I do not understand the graphics in this game. The sprites are reminiscent of Final Fantasy V but without the occasional lush background. A PS3/Vita game has no right looking this bad. To top it off, it actually has to pause to load the environment. I cannot imagine what humongous screw up could cause a game this simple to run slowly on a console this powerful. Sometimes it seems like the PS3 can’t keep up with the 8-bit inspired Dragon Fantasy Book II and sends the characters stutter-stepping across the field.

The music is absolutely acceptable. It can be a little repetitive, but in an RPG where you can run around the same area for hours leveling, that is par for the course.
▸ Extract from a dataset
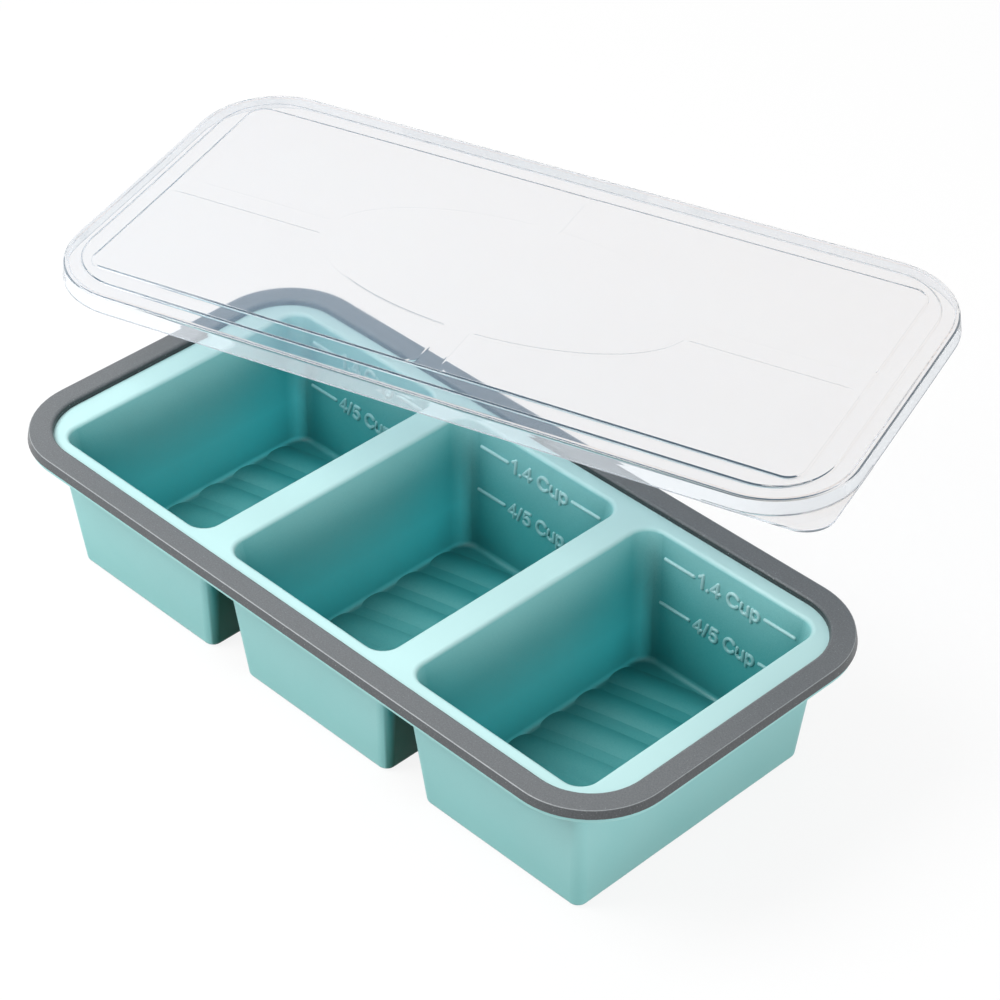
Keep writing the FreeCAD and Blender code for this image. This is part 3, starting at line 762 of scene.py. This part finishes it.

In fact, one or two of the scores are interesting and unique. I actually stood in a tavern of no consequence to the story so I could hear the bar tune.



It was glitchy from the beginning, I shouldn’t have been surprised. I froze in the air once doing a leaping attack. Another time, an NPC following me turned into a Dalek-inspired robot for no reason and then disappeared. It froze once when I was backtracking, but I figured the game hadn’t expected me to go there. I shouldn’t have been surprised when, following the only path to advance the story, the game froze. And it never unfroze. And every time I reset the game and came back, it froze again. Maybe it was just my copy, but the game, easy as it was, was actually unbeatable.



There are bounty side quests but the rewards are worthless and the quests are boring and repetitive.



…if the game doesn’t freeze in every copy.

Dragon Fantasy Book II is a flawed attempt at a nostalgic RPG and nerd-culture homage. Still, presuming that not every game freezes half-way through, it is not an unenjoyable experience. While trudging through gitches and uninspired gameplay, I still found myself enjoying the mindless fantasy and classic RPG style. Do not expect anything original or inspired from Dragon Fantasy Book II, but if you are an old-school RPG fan, you will have a good time going through this sometimes reverential, sometimes tongue-in-cheek farcical fantasy.